Back in 1960, when Princess Margaret, the queen’s sister, announced her engagement to Anthony Armstrong-Jones, Thorpe had dashed off an arch postcard to his friend Brecht Van de Vater. “What a pity,” he wrote. “I rather hoped to marry one and seduce the other.” When the card reached Van de Vater, he proudly showed it off to his handsome 19-year-old live-in assistant Norman Josiffe, along with 30 or so other letters from Thorpe, many written on House of Commons stationery. Later, the high-strung Josiffe grabbed the cache of correspondence and bolted from the house. A few weeks later, when he found himself homeless and directionless after a nervous breakdown, he went to Westminster to see Thorpe, who took him on an overnight visit to his mother’s house—called Stonewalls, ironically enough. After a peculiar formal dinner where the only food served was boiled eggs, Josiffe retired to his room, where Thorpe later buggered him. The next day, Thorpe told Josiffe where he could find a room to rent in London and gave him £10. For some time afterward, they continued their sexual relationship.
Preston does a thorough job of following Josiffe—who later changed his name to Norman Scott—through a long string of fresh starts and disappointments. A pattern emerges of a delicate, damaged man who is forever walking away from the kinds of jobs—usually working with horses, occasionally as a model—that were available to men with no education, a history of mental illness, and a minor criminal record. Josiffe/Scott was clearly charming and attractive, because every time he stormed off, he always seemed to find someone willing to take him in. From Thorpe’s point of view, though, Scott was a ticking time bomb, because everywhere he went, he told people—his benefactors, priests, and even policemen—about his sexual relationship with the man who by 1967 had become the leader of the Liberal Party.
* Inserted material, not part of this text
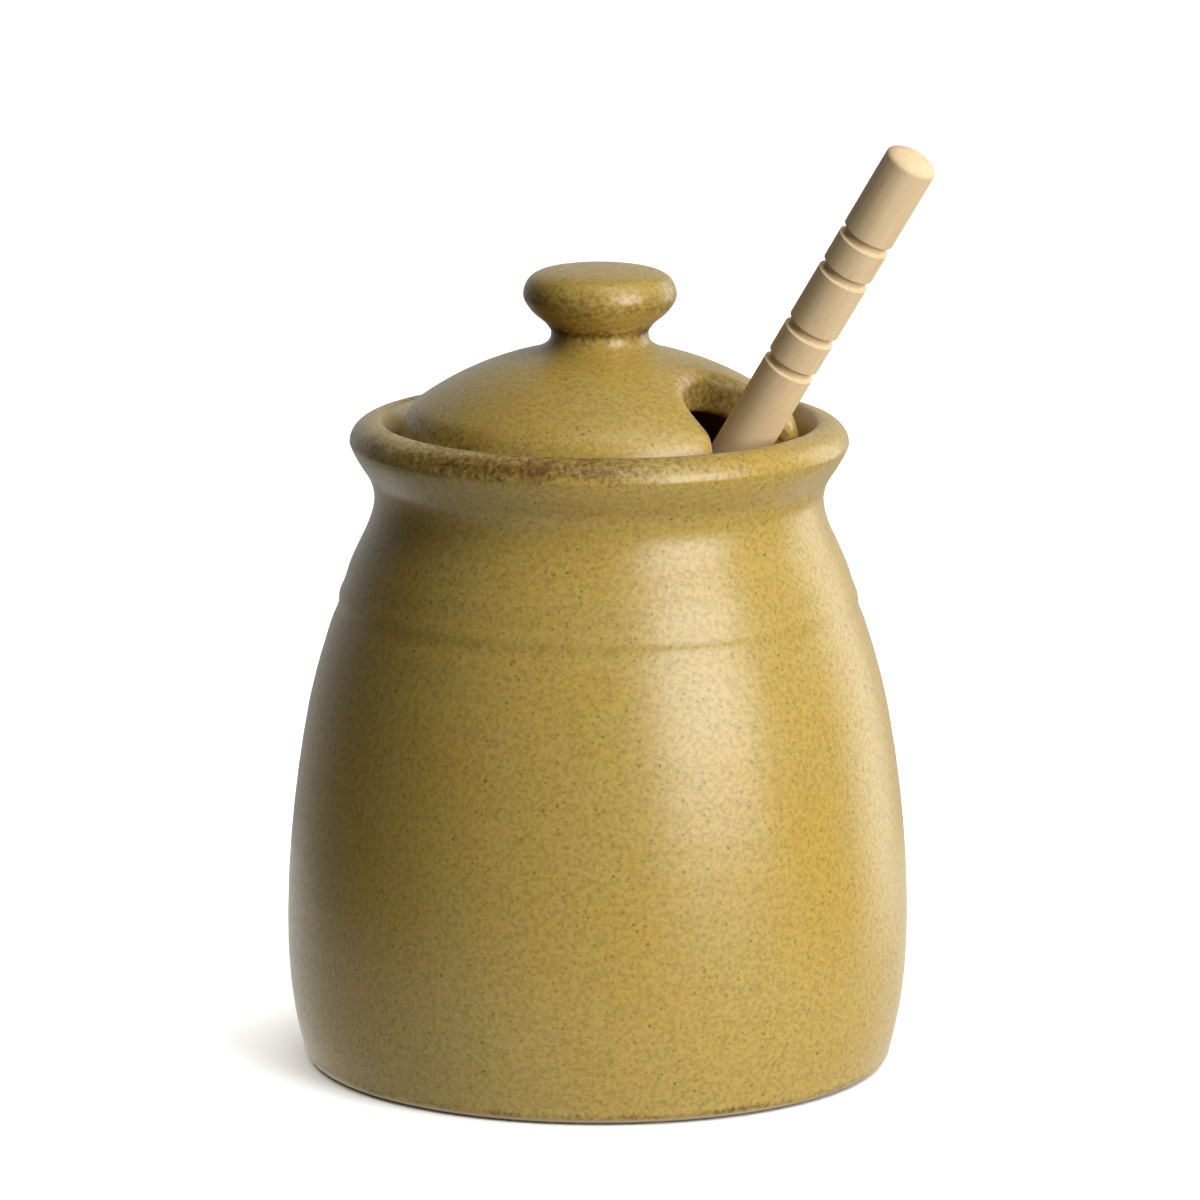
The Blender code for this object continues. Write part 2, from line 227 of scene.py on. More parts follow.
# The glaze runs thin on the rolled rim all round, and most to the left of the front, where it drained away.
# It is thin on the crest of the lip and the corner of the foot too, and a little where the neck bends out.
RIM_THIN = 0.10
RIM_DRAINED = 0.83
RIM_THIN_HEIGHT = RIM_HEIGHT + 0.0022
RIM_THIN_SPREAD = 0.0022
DRAINED_SIDE = math.radians(-114)
DRAINED_WIDTH = math.radians(48)
BEND_THIN = 0.06
BEND_HEIGHT = NECK_HEIGHT + 0.0040
BEND_SPREAD = 0.0015
LIP_THIN = 0.35
LIP_THIN_SPREAD = 0.0008
FOOT_THIN = 0.5
FOOT_THIN_HEIGHT = 0.0014
FOOT_THIN_SPREAD = 0.0007


def wobble(angle, height):
    """How far the wall is out of round at a place, as a share of the most."""
    two = TWO_SWELLS * math.sin(2 * angle + TWO_SWELLS_TWIST * height)
    three = THREE_SWELLS * math.sin(3 * angle - THREE_SWELLS_TWIST * height + 1)
    return 0.5 + two + three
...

Thorpe was all too aware that Scott’s meager possessions included a cache of his letters, now including a vaguely affectionate note sent by Thorpe to Scott that contained the line—later subjected to rigorous public literary scrutiny—“Bunnies can (and will) go to France.”
It was these letters—and Scott’s habit of blabbing about Thorpe to anyone who would listen—that kept Scott on Thorpe’s radar. Finally, after years of attempting to help himself by helping Scott—making introductions, encouraging him to emigrate, having Bessell pay him a regular stipend—Thorpe made the fateful decision to have Scott killed. Fortunately for Scott, the hit men Thorpe’s friends engaged were utterly incompetent.
Preston’s description of the buffoonish, bungled murder attempt—Scott survived, but his Great Dane, Rinka, was shot and killed—and of Thorpe’s Old Bailey “trial of the century” are well-done. Nevertheless, the book’s final third, in which Scott is further victimized by the legal system, makes for depressing reading. Preston refrains from editorializing, but it’s impossible not to be appalled by the ambient homophobia of the period. Gay and bisexual men like Scott and Thorpe lived under daily threat of prosecution, were shut out of employment and subject to blackmail, could be denied entry into the United States, and were routinely described as filthy and depraved. Even after decriminalization in 1966, effeminate men like Scott were treated with contempt by the authorities, dismissed as hysterical and warped, and generally thought to be untrustworthy. To cite but one example, in one of the legal proceedings in which Scott was called as a witness, an eminent barrister attacked him, declaring that homosexuals are afflicted with “a terrible propensity for malice.”
American readers may wish to supplement A Very English Scandal with a selection of newspaper stories about the U.K.’s current efforts to address what is known there as “historical sexual abuse.” For decades, high-profile predators got away with odious crimes on an almost unimaginable scale—BBC stalwart Jimmy Savile and Liberal MP Cyril Smith, both of whom make cameos in the book, were posthumously revealed to have abused hundreds of adults and children—and Preston’s narrative demonstrates, as those cases did, how members of the establishment closed ranks to protect their own. Senior policemen shut down inquiries, politicians prevented interviews, and favorable treatment was doled out. Forty-two years ago, the Old Bailey jury found Jeremy Thorpe not guilty. Now that we can see the baked-in biases of the time as well as the evidence, there’s no doubt the verdict was a grave miscarriage of justice.
In the midst of this awfulness, Preston’s account of the fight to decriminalize male homosexuality in Britain is especially enjoyable. In this story the hero is Lord Arran, the quirky peer who moved the bill in the House of Lords. On the rare occasions that the eighth earl, Boofy to his friends, had previously spoken in the House, it was to advocate for the rights of badgers. He and his wife, a champion powerboat racer, allowed badgers to roam freely in their home in Hemel Hempstead, “and always wore gumboots indoors to stop their ankles from being bitten.” Nevertheless, Arran was driven by the memory of his gay elder brother, who had committed suicide days after succeeding to the title. Later, after a successful but bruising legislative battle, Arran was asked why homosexual law reform had passed while badgers were still unprotected. “He paused,” Preston reports, “and then said ruminatively, ‘There are not many badgers in the House of Lords.’ ”
A Very English Scandal: Sex, Lies, and a Murder Plot in the Houses of Parliament by John Preston. Other Press.